#### SHORT PROBLEM
Quote only the part that opens with the line containing "Model this object in Blender" and closes with the line containing "SMALL_ROUND = 8". Keep both of those lines.

#### MATERIAL SUPPLIED
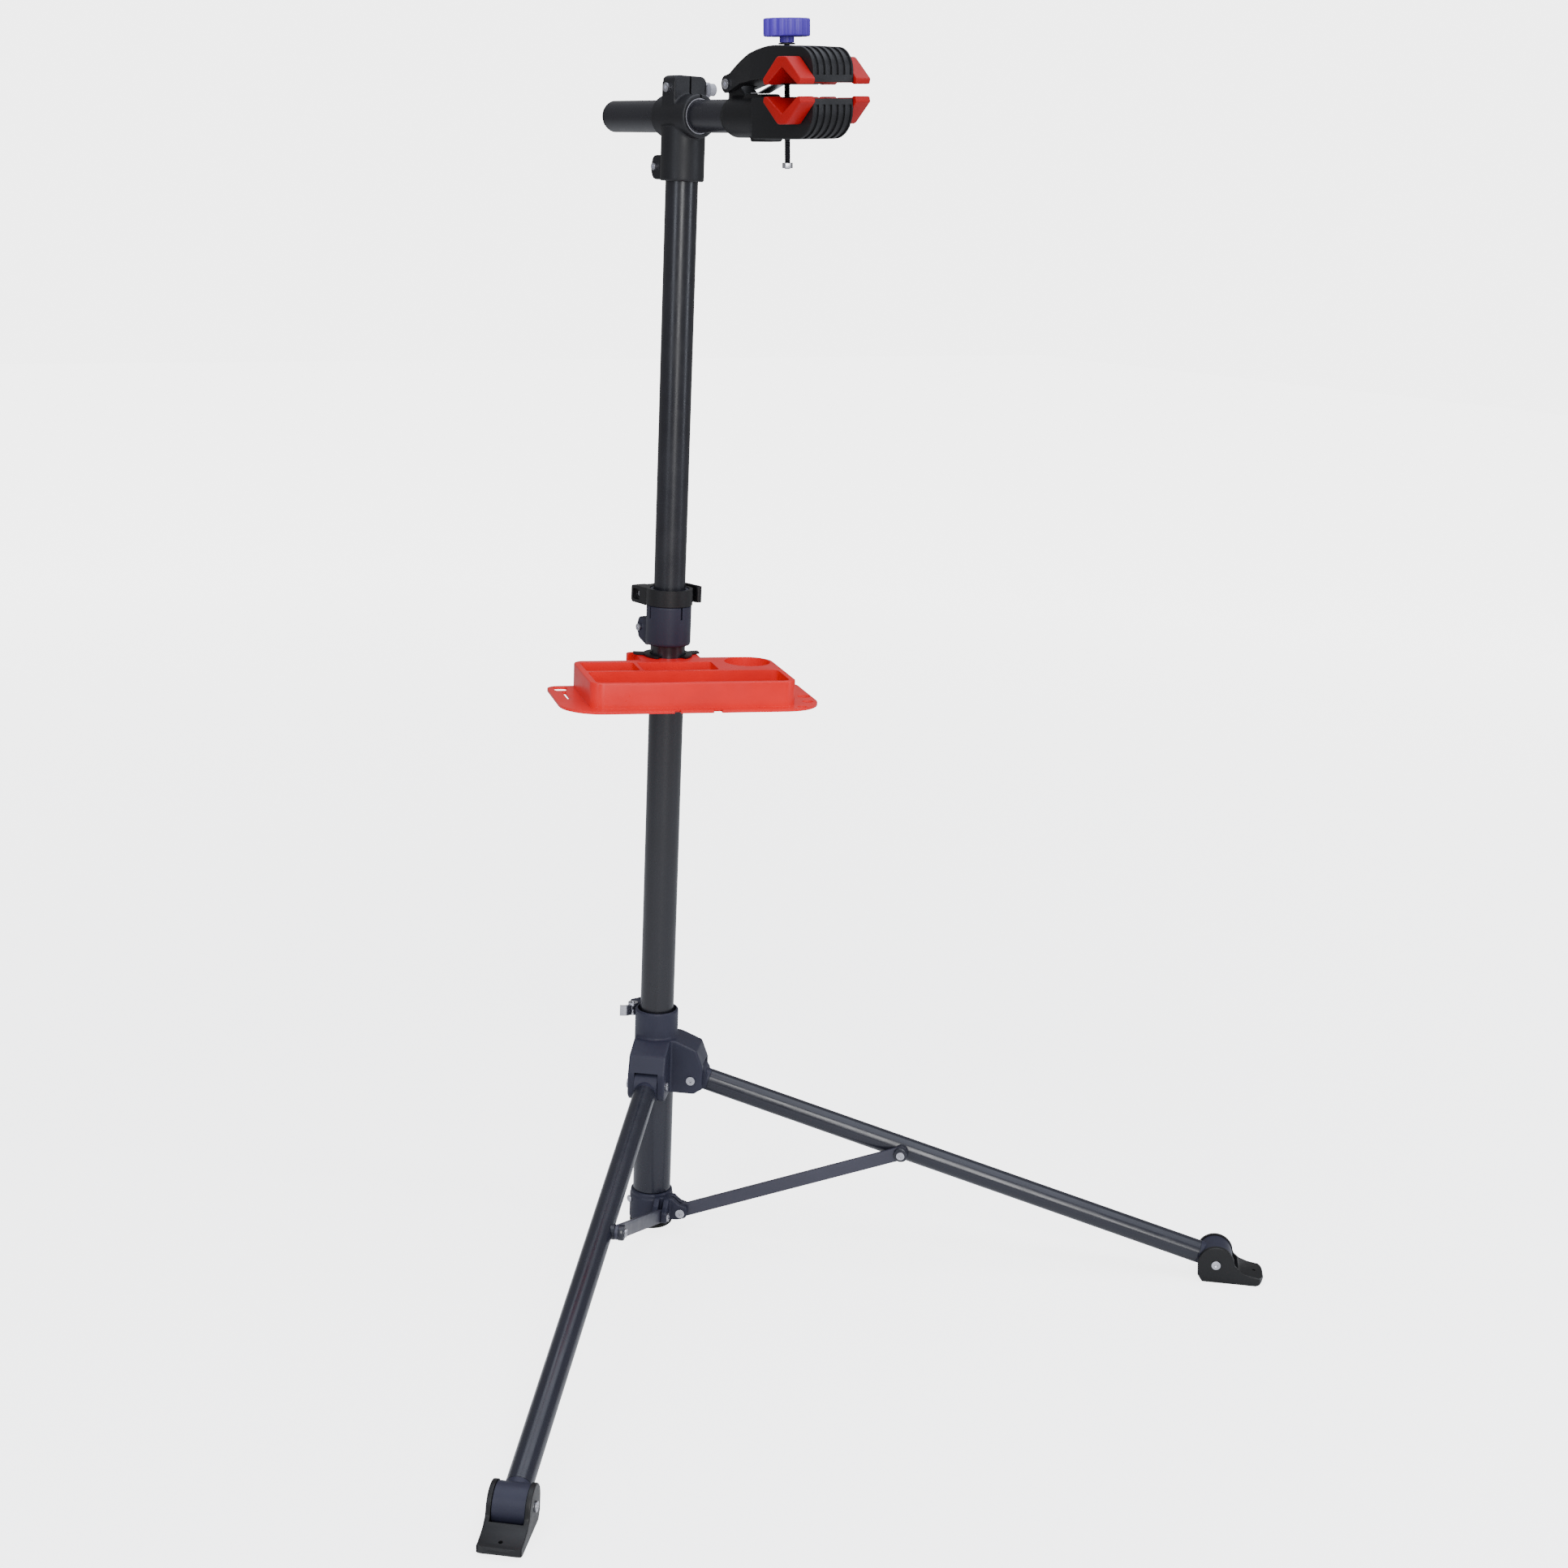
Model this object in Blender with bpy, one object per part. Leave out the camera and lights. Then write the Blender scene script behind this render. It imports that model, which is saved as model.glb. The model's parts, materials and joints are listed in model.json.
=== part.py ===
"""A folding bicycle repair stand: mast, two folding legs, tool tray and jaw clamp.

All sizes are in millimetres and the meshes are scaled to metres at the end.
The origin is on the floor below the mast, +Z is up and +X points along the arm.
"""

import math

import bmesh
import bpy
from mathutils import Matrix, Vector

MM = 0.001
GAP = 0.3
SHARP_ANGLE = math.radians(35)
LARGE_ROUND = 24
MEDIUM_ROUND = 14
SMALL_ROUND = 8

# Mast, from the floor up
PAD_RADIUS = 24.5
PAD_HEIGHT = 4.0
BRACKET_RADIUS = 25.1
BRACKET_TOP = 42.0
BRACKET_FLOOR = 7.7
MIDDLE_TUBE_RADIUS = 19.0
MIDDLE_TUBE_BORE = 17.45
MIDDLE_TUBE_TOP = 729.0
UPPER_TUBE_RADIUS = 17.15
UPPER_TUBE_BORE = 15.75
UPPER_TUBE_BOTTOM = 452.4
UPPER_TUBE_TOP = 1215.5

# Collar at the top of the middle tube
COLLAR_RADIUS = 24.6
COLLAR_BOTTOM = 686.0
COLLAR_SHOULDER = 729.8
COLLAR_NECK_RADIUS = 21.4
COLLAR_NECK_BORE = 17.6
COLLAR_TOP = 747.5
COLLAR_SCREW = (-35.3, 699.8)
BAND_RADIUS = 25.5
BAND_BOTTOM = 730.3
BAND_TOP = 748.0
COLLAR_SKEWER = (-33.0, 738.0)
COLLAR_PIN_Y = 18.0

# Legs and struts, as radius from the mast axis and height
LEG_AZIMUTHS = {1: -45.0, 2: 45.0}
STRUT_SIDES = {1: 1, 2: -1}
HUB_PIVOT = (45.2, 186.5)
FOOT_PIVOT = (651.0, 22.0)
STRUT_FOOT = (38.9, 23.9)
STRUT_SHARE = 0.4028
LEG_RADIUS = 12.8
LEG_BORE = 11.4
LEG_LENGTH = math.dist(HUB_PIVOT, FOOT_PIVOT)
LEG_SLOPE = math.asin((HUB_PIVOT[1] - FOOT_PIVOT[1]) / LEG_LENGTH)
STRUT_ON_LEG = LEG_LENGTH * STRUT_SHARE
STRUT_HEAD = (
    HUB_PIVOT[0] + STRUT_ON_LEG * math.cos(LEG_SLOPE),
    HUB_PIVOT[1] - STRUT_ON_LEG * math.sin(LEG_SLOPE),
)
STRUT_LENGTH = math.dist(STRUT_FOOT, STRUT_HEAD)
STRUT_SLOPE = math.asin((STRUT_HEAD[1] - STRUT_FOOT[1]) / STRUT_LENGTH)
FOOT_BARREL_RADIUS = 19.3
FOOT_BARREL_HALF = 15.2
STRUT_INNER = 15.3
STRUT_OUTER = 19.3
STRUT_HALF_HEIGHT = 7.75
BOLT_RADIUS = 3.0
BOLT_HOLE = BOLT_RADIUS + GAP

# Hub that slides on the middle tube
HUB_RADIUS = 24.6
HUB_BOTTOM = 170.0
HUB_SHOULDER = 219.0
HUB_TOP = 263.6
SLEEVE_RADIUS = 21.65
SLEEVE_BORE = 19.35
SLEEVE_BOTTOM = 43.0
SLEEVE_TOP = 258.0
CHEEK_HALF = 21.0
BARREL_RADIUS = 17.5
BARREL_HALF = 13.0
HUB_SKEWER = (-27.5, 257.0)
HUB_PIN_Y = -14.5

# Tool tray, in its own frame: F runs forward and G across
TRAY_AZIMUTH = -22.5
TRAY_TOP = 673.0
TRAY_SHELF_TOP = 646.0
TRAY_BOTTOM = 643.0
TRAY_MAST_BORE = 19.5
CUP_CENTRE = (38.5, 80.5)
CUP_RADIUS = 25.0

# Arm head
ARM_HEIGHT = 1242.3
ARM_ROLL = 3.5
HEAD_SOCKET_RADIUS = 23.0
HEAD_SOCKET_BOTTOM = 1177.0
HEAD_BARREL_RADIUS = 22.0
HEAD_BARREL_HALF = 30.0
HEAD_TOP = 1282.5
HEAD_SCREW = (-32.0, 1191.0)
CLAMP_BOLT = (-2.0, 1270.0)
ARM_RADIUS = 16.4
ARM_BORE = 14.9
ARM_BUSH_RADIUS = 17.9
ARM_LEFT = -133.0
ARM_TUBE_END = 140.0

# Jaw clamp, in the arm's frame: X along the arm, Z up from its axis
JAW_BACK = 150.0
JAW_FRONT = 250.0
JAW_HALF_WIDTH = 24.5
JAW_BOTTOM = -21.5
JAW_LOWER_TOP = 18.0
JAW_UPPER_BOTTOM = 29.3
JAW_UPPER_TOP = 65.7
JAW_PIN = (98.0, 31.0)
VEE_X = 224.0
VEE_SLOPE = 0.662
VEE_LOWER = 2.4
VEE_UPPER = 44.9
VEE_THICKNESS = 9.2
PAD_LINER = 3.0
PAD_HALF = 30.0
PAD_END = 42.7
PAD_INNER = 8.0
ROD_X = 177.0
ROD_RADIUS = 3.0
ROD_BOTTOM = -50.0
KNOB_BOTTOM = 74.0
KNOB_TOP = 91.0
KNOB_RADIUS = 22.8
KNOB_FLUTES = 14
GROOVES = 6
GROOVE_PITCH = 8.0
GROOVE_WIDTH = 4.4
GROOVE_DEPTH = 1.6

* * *

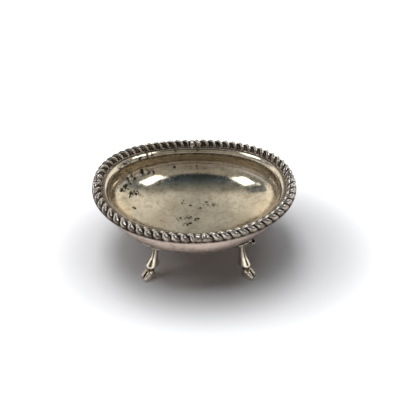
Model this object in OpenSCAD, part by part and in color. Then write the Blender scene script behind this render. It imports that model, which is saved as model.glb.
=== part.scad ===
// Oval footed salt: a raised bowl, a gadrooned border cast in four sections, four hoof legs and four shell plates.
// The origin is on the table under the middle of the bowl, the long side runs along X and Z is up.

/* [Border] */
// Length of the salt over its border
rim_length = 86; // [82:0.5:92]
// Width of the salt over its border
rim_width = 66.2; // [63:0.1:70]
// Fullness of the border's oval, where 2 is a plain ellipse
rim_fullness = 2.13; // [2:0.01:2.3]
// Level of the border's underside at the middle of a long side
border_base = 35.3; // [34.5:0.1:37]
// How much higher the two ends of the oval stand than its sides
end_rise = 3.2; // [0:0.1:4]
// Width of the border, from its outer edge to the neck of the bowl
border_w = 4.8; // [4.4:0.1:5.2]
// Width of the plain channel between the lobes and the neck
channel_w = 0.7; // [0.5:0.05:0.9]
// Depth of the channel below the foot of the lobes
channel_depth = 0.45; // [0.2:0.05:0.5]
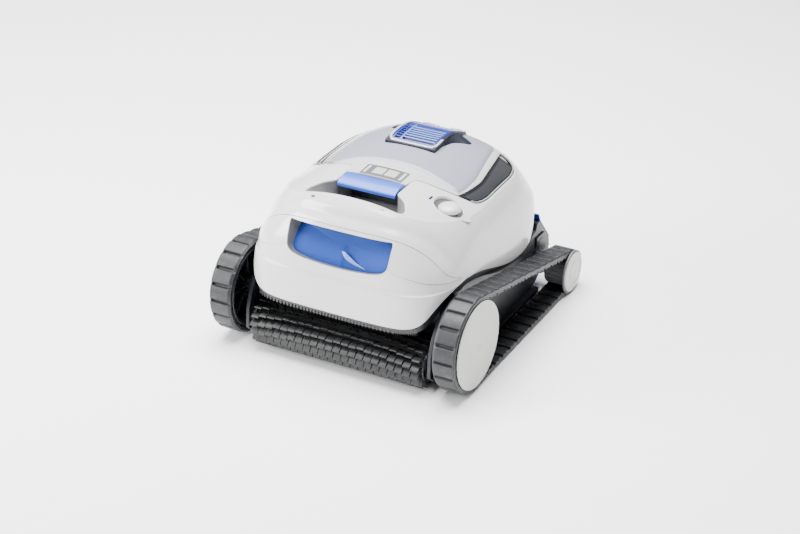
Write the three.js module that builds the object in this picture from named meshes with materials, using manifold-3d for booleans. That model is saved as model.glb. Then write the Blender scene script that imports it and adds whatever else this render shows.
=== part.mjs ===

* * *

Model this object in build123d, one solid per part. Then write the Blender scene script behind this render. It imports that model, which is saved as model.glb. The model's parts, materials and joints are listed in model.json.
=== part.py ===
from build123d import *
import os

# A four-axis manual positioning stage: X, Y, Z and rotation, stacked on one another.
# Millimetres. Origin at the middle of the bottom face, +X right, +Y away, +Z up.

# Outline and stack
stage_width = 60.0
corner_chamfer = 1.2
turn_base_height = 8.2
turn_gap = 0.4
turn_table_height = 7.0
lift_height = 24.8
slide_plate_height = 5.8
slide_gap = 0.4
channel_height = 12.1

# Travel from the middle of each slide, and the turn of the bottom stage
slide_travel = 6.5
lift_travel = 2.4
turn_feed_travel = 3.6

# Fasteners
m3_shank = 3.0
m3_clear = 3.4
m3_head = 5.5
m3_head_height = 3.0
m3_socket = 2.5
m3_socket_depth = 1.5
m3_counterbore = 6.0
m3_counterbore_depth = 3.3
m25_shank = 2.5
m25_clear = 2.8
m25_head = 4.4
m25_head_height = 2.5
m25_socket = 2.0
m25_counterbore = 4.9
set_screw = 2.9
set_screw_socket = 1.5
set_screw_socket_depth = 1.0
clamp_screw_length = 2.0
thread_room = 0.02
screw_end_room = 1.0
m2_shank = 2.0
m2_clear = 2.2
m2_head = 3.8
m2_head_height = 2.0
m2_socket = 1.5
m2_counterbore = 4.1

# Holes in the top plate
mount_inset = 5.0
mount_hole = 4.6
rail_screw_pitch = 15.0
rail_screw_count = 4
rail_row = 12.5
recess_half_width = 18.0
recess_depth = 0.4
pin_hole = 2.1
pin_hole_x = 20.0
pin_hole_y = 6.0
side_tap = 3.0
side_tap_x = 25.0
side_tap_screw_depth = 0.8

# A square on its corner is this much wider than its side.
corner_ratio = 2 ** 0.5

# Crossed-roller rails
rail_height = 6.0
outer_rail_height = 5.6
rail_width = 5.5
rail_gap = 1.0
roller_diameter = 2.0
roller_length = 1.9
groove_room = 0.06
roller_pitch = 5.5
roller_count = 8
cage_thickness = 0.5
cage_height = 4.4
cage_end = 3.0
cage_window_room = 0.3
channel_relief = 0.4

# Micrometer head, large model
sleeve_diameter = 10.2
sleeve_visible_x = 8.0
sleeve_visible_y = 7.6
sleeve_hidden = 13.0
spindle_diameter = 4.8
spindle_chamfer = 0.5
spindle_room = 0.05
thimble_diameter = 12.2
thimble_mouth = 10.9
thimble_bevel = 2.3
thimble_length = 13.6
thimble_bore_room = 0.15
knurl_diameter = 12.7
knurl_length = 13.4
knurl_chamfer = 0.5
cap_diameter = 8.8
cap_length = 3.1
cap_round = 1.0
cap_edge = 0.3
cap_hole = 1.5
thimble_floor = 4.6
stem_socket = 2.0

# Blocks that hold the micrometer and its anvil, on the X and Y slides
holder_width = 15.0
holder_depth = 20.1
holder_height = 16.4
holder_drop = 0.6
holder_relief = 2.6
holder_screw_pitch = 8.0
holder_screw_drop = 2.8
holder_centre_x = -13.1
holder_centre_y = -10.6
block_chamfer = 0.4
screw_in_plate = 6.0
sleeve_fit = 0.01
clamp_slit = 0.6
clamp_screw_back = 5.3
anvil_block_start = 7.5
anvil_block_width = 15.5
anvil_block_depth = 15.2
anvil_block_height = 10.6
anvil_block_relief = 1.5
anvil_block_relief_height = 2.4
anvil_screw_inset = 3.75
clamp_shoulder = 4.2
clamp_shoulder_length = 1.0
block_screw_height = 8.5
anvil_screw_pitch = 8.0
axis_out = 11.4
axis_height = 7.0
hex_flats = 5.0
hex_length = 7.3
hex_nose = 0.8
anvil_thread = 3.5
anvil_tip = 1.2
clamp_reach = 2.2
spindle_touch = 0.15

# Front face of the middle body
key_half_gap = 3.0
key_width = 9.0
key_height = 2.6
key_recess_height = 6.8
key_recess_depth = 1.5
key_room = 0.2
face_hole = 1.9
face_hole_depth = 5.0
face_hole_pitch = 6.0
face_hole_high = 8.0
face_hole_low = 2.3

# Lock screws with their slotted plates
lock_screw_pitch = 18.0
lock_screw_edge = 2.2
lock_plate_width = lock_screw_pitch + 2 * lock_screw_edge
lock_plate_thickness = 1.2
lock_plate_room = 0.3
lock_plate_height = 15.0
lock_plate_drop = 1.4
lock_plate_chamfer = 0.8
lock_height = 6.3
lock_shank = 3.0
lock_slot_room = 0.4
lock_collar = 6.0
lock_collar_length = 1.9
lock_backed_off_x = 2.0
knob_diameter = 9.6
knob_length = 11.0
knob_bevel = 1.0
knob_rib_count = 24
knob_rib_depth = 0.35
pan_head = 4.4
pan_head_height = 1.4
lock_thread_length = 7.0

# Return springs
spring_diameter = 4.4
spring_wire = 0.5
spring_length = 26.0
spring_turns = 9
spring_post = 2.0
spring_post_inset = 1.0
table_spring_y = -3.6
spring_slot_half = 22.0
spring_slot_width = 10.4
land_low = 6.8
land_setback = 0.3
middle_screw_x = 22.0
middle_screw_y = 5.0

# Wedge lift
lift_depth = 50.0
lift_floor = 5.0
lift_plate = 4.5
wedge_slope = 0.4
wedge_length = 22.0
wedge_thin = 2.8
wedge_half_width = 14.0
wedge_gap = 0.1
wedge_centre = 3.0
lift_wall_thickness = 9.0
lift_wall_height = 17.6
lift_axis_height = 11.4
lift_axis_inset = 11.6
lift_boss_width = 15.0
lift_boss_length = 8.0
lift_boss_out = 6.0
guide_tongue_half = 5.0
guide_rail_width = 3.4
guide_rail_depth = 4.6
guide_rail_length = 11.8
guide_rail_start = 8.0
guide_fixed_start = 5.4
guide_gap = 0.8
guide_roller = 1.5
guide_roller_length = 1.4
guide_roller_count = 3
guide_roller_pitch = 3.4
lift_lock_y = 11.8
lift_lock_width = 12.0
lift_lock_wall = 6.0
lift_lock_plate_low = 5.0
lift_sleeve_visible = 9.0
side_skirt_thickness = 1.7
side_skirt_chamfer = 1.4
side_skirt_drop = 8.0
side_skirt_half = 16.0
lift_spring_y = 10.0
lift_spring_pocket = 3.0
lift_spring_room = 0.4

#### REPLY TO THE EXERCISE
Model this object in Blender with bpy, one object per part. Leave out the camera and lights. Then write the Blender scene script behind this render. It imports that model, which is saved as model.glb. The model's parts, materials and joints are listed in model.json.
=== part.py ===
"""A folding bicycle repair stand: mast, two folding legs, tool tray and jaw clamp.

All sizes are in millimetres and the meshes are scaled to metres at the end.
The origin is on the floor below the mast, +Z is up and +X points along the arm.
"""

import math

import bmesh
import bpy
from mathutils import Matrix, Vector

MM = 0.001
GAP = 0.3
SHARP_ANGLE = math.radians(35)
LARGE_ROUND = 24
MEDIUM_ROUND = 14
SMALL_ROUND = 8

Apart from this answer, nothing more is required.